Point n’est besoin de Guide-Joanne, pour se diriger dans Bourail. La topographie en est simple. Comme beaucoup de nos petits chefs-lieux de canton, il ne se compose guère que d’une seule rue, mais quelle rue !

Visitons quelques boutiques.

Voici un sellier-bourrelier assez bien approvisionné ; c’est un Italien condamné par la cour d’assises de Versailles aux travaux forcés à perpétuité comme faux monnayeur. Très intelligent, habile dans son métier, — il se vante d’avoir travaillé aux harnais des équipages de Victor-Emmanuel, — D… a gagné de l’argent bien et dûment poinçonné ; sa femme est élégante et pose pour la dame. Avant son « malheur[1], » il avait fiancé l’aînée de ses deux filles à un jeune homme employé dans un ministère. Survint la condamnation qui rompit brusquement les projets de mariage ; mais l’amour ne voulut pas en avoir le démenti et se confia au hasard qui lui prêta son assistance. Pendant que D… était embarqué sur un transport à destination de l’île Mou, le jeune bureaucrate recevait l’ordre de servir son pays, en copiant des lettres à Nouméa.
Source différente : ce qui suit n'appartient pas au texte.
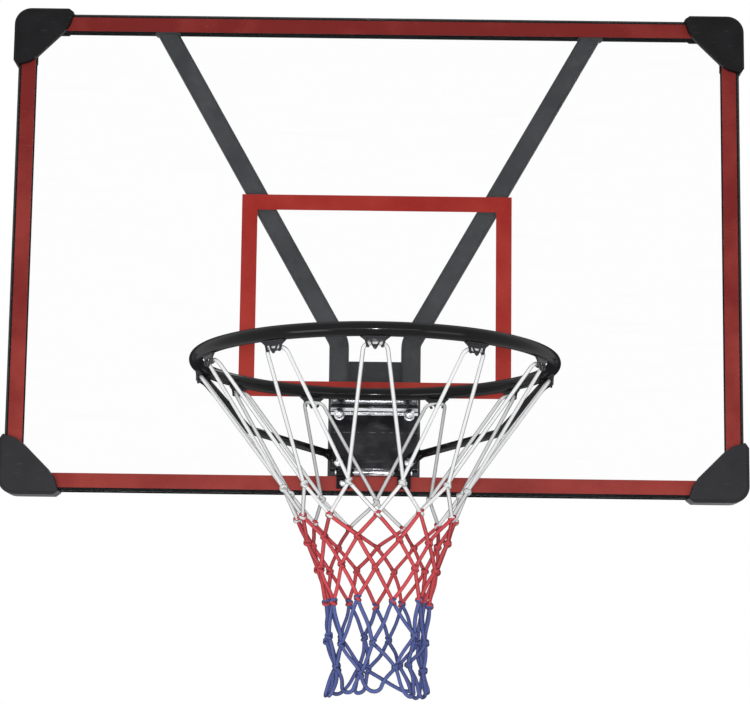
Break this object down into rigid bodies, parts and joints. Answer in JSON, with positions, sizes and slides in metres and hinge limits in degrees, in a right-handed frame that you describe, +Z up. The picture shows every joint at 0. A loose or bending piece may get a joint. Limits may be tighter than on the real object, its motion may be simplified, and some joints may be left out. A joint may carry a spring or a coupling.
{
  "type": "basketball goal",
  "caption": "Wall or pole mounted basketball goal: clear board in a tube frame, sprung ring on a hinged bracket, knotted cord net.",
  "frame": {"origin": "middle of the rear face of the rear plate, on the centre line, level with the ring", "axes": "+X to the right as a player sees it, +Y to the rear towards the pole or wall, +Z up; the board faces -Y"},
  "size_m": [1.134, 0.656, 1.061],
  "materials": {
    "clear_panel": "clear polycarbonate, polished",
    "border_red": "printed line, satin",
    "target_red": "printed line, satin",
    "frame_black": "satin black powder coat",
    "brace_grey": "dark grey powder coat",
    "pad_plastic": "moulded, lightly textured",
    "ring_coat": "gloss black powder coat",
    "zinc": "bright zinc plate",
    "cord_white": "braided polyester cord",
    "cord_red": "braided polyester cord",
    "cord_blue": "braided polyester cord"
  },
  "bodies": {
    "board": {"backboard_panel": "clear_panel", "border_line": "border_red", "target_square": "target_red", "rail_top": "frame_black", "rail_bottom": "frame_black", "rail_left": "frame_black", "rail_right": "frame_black", "brace_left": "brace_grey", "brace_right": "brace_grey", "rear_plate": "brace_grey", "corner_pad_top_left": "pad_plastic", "corner_pad_top_right": "pad_plastic", "corner_pad_bottom_left": "pad_plastic", "corner_pad_bottom_right": "pad_plastic", "base_plate": "ring_coat", "hinge_pin": "zinc", "spring_bolt_left": "zinc", "spring_bolt_right": "zinc", "spring_nut_left": "zinc", "spring_nut_right": "zinc", "spring_left": "zinc", "spring_right": "zinc", "base_bolt_left": "zinc", "base_bolt_right": "zinc", "base_nut_left": "zinc", "base_nut_right": "zinc", "leg_bolt_left": "zinc", "leg_bolt_right": "zinc", "leg_nut_left": "zinc", "leg_nut_right": "zinc"},
    "rim": {"ring": "ring_coat", "bracket": "ring_coat", "strut_left": "ring_coat", "strut_right": "ring_coat", "strut_bolt_left": "zinc", "strut_bolt_right": "zinc", "strut_nut_left": "zinc", "strut_nut_right": "zinc", "spring_washer_left": "zinc", "spring_washer_right": "zinc", "hook_01": "ring_coat", "hook_02": "ring_coat", "hook_03": "ring_coat", "hook_04": "ring_coat", "hook_05": "ring_coat", "hook_06": "ring_coat", "hook_07": "ring_coat", "hook_08": "ring_coat", "hook_09": "ring_coat", "hook_10": "ring_coat", "hook_11": "ring_coat", "net_white": "cord_white", "net_red": "cord_red", "net_blue": "cord_blue"}
  },
  "joints": [
    {"name": "rim_tilt", "type": "hinge", "parent": "board", "child": "rim", "pos_m": [0, -0.0379, -0.097], "axis": [1, 0, 0], "range_deg": [0, 6.5], "stiffness_Nm_per_rad": 220, "springref_deg": -11.46, "deforming": ["spring_left", "spring_right"]}
  ]
}
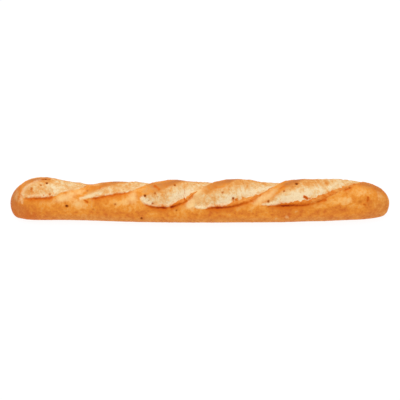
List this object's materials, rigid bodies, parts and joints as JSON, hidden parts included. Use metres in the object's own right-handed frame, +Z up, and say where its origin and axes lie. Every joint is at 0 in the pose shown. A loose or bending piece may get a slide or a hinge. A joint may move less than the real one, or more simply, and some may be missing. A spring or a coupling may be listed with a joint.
{
  "type": "italian bread loaf",
  "caption": "Long slender crusty bread loaf with rounded ends, overlapping diagonal slashes opened along its top, and a flat underside to rest on.",
  "frame": {"origin": "centre of the bounding box in X and Y, at the height of the flat underside", "axes": "+X along the loaf, to the right as the picture shows it; -Y towards the picture's camera, so the side with the slashes' near edges faces -Y; +Z up, out of the slashed top"},
  "size_m": [0.56, 0.0682, 0.0565],
  "materials": {
    "crust": null
  },
  "bodies": {
    "root": {"loaf": "crust"}
  },
  "joints": []
}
Quelques années se passèrent, pendant lesquelles D… travaillait dans les ateliers pénitentiaires, et M. X.., moulait de la ronde en soupirant. Le jour arriva où, D… ayant obtenu une concession urbaine, sa famille s’installa avec lui à Bourail. Vous devinez le reste : une rencontre, un feu mal éteint qui se rallume et le triomphe de Cupidon consacré par l’hymen. Quant à la seconde fille, on l’a casée de façon plus modeste : elle s’est bornée à épouser un concessionnaire en cours de peine. Le sellier de Bourail est un beau-père éclectique.

Plus loin, nous lisons : « Dunet, artiste capillaire. » Autrefois le plus bel ornement du boulevard de la Villette ; il a une fort jolie

  1. Euphémisme qu’emploient toujours les forçats quand ils sont obligés de parler de leur crime.